At the time, this stuff wasn’t so funny. Standing outside of the entrance to the Astros’ Minor League clubhouse in Kissimmee, waiting hours for Clemens to emerge after working out with his son, was quite possibly the worst use of time in the history of Spring Training coverage. But you had to do it, because everyone else was there, and if you weren’t there to talk to Clemens when he did finally come outside, then you missed the story. So you stand there with the Associated Press and New York Times and New York Daily News and wait and wait and wait with hopes Clemens, now a couple months removed from appearing in the Mitchell Report, will talk.
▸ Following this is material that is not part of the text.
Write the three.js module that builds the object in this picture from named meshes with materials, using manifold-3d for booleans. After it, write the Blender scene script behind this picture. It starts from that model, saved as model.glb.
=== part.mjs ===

He didn’t, of course. His black Hummer was parked maybe two feet from the clubhouse door, enabling him to jump in and drive away in silence. McTaggart and I figured that would be the end result, a conclusion we drew during the three hours we waited for Clemens to emerge from the clubhouse and not talk to us. Looking for entertainment value, we decided taking pictures of each other standing next to Clemens’ Hummer was a way to make the best use of our time. ****
(****That wasn’t the most bizarre behavior of the day. That distinction belongs to the AP reporter who inexplicably took off in a full sprint, chasing Clemens and his Hummer, screaming Mitchell Report-ish questions as Clemens sped away. The rest of us were speechless. I asked McTaggart, “Should we be running after him, too?” We decided to do what the Times and Daily News did. Thankfully, they stayed put.)
There are times when I wish reporters had a medium to display their own blooper reels, just for laughs. Most of the time, we’re just grateful for the anonymity. Reporters who are there to merely report prefer to not make themselves part of the story, and the ones who do, well, they’ll catch up with you at Super Bowl Media Day.